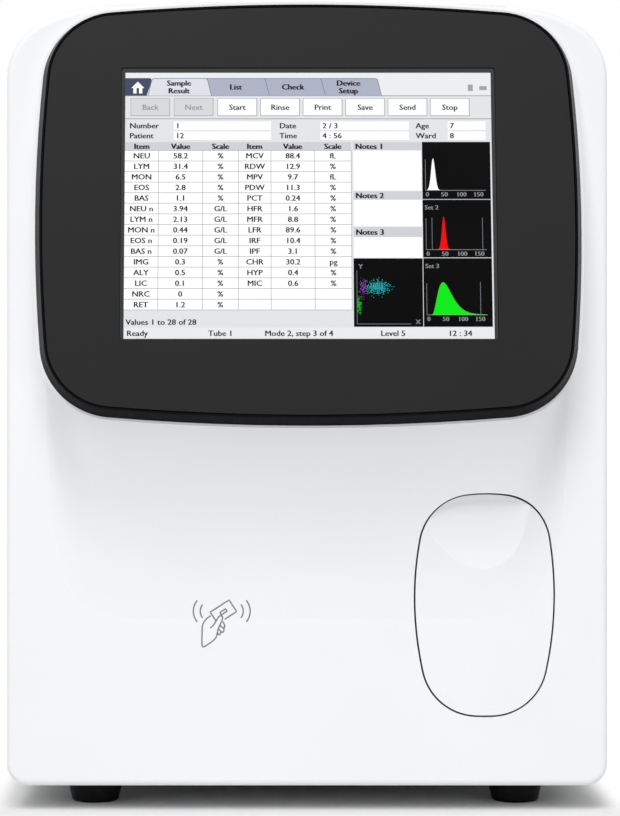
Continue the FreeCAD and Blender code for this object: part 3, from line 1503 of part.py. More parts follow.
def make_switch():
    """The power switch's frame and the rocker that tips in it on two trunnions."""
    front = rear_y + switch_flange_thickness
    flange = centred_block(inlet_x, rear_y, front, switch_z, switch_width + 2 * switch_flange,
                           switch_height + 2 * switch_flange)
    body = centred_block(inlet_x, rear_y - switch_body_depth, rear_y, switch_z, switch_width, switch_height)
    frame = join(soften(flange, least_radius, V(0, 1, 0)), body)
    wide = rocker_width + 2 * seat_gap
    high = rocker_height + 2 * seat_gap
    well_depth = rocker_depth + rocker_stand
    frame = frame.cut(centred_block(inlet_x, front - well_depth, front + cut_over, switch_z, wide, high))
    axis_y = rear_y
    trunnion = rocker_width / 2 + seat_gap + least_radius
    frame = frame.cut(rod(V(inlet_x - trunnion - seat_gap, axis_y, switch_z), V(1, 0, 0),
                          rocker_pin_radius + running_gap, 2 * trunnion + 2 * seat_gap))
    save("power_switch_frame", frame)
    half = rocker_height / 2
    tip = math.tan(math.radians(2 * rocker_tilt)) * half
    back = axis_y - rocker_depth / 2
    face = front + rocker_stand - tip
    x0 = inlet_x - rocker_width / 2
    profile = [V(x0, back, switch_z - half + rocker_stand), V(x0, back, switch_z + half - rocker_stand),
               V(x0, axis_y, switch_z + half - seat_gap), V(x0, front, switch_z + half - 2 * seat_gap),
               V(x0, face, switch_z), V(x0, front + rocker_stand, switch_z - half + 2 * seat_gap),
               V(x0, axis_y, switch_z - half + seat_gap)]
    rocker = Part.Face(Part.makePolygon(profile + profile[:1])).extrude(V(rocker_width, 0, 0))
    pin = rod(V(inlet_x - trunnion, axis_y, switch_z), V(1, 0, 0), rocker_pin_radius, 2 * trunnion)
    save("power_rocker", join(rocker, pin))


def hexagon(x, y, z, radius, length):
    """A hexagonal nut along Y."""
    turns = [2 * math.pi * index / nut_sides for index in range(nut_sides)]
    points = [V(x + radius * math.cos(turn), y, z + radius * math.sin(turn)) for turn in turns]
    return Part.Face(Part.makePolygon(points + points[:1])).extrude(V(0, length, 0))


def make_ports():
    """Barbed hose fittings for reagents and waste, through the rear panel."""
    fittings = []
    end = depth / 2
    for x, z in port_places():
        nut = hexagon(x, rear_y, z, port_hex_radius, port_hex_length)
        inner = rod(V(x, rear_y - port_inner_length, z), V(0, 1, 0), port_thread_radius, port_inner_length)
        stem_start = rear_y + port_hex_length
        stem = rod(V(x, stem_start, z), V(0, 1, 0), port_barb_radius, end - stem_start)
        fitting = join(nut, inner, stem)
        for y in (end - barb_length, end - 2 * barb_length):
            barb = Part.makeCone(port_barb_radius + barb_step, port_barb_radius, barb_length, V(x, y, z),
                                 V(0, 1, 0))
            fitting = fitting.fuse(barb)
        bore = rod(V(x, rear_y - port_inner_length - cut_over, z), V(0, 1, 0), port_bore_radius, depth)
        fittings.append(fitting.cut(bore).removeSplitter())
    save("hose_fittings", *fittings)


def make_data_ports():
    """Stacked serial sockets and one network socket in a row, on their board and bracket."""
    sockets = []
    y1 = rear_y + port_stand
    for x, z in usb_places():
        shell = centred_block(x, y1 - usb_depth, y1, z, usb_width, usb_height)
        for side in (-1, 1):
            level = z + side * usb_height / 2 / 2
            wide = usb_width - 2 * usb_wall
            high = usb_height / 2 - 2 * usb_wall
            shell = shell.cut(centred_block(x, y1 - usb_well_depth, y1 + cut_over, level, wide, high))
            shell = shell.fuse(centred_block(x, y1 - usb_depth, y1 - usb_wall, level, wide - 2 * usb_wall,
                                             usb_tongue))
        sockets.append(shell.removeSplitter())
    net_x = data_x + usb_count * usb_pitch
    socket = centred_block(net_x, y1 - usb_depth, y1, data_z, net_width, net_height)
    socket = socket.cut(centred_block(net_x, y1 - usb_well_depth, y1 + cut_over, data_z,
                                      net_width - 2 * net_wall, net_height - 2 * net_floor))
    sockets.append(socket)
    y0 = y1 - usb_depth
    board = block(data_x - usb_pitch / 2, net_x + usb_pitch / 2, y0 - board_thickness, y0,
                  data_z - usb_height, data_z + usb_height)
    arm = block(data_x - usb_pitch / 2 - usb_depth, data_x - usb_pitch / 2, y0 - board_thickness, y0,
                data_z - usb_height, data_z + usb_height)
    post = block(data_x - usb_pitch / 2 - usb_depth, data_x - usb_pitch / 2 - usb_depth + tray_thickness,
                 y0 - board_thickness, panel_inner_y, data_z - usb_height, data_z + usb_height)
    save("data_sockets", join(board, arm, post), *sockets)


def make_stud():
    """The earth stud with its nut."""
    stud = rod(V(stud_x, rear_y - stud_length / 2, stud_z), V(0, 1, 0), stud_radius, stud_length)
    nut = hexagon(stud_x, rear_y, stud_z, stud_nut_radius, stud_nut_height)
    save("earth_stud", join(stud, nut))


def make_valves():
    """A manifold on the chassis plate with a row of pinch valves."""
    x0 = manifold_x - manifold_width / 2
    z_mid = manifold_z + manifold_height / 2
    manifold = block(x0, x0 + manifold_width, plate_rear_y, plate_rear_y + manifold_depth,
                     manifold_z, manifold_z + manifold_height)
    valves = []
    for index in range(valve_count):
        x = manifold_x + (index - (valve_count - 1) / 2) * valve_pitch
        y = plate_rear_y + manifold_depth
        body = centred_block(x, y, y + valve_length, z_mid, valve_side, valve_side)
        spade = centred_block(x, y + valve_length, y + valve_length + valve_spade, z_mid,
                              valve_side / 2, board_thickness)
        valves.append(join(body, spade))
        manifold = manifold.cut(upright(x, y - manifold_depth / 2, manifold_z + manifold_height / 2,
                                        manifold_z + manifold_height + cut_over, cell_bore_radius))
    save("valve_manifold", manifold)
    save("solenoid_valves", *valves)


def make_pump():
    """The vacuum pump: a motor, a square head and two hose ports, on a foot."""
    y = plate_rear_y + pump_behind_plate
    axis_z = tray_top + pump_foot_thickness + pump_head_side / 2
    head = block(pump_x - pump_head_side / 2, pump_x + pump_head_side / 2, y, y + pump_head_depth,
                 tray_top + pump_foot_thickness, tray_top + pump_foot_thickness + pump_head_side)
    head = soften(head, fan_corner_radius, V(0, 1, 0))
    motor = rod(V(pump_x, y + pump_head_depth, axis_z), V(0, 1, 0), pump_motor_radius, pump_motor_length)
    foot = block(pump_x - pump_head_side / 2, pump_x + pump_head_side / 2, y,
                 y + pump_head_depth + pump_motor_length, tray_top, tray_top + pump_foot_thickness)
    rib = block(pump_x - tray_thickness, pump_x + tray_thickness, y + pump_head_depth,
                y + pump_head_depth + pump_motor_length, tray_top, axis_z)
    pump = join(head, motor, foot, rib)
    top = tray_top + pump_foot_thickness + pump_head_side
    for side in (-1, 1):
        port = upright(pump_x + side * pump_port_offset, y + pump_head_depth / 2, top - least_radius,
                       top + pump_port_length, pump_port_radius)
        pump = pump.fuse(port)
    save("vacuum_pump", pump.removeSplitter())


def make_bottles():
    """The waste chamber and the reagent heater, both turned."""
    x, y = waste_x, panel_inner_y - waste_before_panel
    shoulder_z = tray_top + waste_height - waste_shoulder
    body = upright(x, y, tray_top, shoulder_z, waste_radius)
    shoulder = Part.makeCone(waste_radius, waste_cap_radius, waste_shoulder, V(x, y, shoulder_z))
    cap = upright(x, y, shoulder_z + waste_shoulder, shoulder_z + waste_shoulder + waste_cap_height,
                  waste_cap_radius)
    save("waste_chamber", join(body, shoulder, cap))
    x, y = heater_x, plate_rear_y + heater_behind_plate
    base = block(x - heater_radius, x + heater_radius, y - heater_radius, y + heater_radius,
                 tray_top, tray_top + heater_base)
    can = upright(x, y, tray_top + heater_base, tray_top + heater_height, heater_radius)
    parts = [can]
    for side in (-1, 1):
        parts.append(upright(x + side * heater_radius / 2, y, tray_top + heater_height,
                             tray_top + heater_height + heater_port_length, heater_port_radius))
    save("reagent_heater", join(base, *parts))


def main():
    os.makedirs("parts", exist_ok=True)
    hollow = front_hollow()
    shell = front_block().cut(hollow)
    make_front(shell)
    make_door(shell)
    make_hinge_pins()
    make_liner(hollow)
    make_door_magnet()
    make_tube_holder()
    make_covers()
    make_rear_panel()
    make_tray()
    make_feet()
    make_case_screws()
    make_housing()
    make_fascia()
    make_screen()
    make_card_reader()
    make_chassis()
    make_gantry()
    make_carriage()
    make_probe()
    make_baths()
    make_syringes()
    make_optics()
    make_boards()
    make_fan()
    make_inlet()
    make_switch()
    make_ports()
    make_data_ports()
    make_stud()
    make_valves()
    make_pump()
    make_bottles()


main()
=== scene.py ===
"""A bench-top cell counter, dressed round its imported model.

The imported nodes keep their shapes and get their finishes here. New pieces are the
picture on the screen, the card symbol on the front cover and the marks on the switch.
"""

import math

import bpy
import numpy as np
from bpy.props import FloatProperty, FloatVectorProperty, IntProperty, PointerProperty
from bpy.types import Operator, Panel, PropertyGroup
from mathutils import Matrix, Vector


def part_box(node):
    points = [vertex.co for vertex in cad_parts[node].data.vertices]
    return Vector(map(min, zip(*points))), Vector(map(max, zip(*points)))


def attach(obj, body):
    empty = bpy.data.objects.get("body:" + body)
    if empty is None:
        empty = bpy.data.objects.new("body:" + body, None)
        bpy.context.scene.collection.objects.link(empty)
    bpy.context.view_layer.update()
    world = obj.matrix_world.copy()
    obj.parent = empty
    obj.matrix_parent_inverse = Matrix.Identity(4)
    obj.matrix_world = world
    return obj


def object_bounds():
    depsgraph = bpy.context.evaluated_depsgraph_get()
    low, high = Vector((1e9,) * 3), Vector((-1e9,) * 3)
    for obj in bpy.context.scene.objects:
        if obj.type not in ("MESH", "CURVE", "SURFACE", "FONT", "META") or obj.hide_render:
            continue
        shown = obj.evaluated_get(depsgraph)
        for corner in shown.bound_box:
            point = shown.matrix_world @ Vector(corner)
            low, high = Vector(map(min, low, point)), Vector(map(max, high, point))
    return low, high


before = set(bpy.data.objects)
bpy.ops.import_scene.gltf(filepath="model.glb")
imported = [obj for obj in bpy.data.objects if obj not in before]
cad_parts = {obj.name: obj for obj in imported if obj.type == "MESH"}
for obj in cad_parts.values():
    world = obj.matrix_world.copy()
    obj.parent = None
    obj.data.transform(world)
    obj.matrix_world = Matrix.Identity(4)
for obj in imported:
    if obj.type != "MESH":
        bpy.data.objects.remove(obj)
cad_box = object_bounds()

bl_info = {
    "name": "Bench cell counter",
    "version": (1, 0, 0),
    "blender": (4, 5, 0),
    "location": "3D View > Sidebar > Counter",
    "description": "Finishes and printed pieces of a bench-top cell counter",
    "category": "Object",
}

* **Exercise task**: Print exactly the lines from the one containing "make_carriage()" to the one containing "import math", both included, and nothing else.

* **Worked answer**:
    make_carriage()
    make_probe()
    make_baths()
    make_syringes()
    make_optics()
    make_boards()
    make_fan()
    make_inlet()
    make_switch()
    make_ports()
    make_data_ports()
    make_stud()
    make_valves()
    make_pump()
    make_bottles()


main()
=== scene.py ===
"""A bench-top cell counter, dressed round its imported model.

The imported nodes keep their shapes and get their finishes here. New pieces are the
picture on the screen, the card symbol on the front cover and the marks on the switch.
"""

import math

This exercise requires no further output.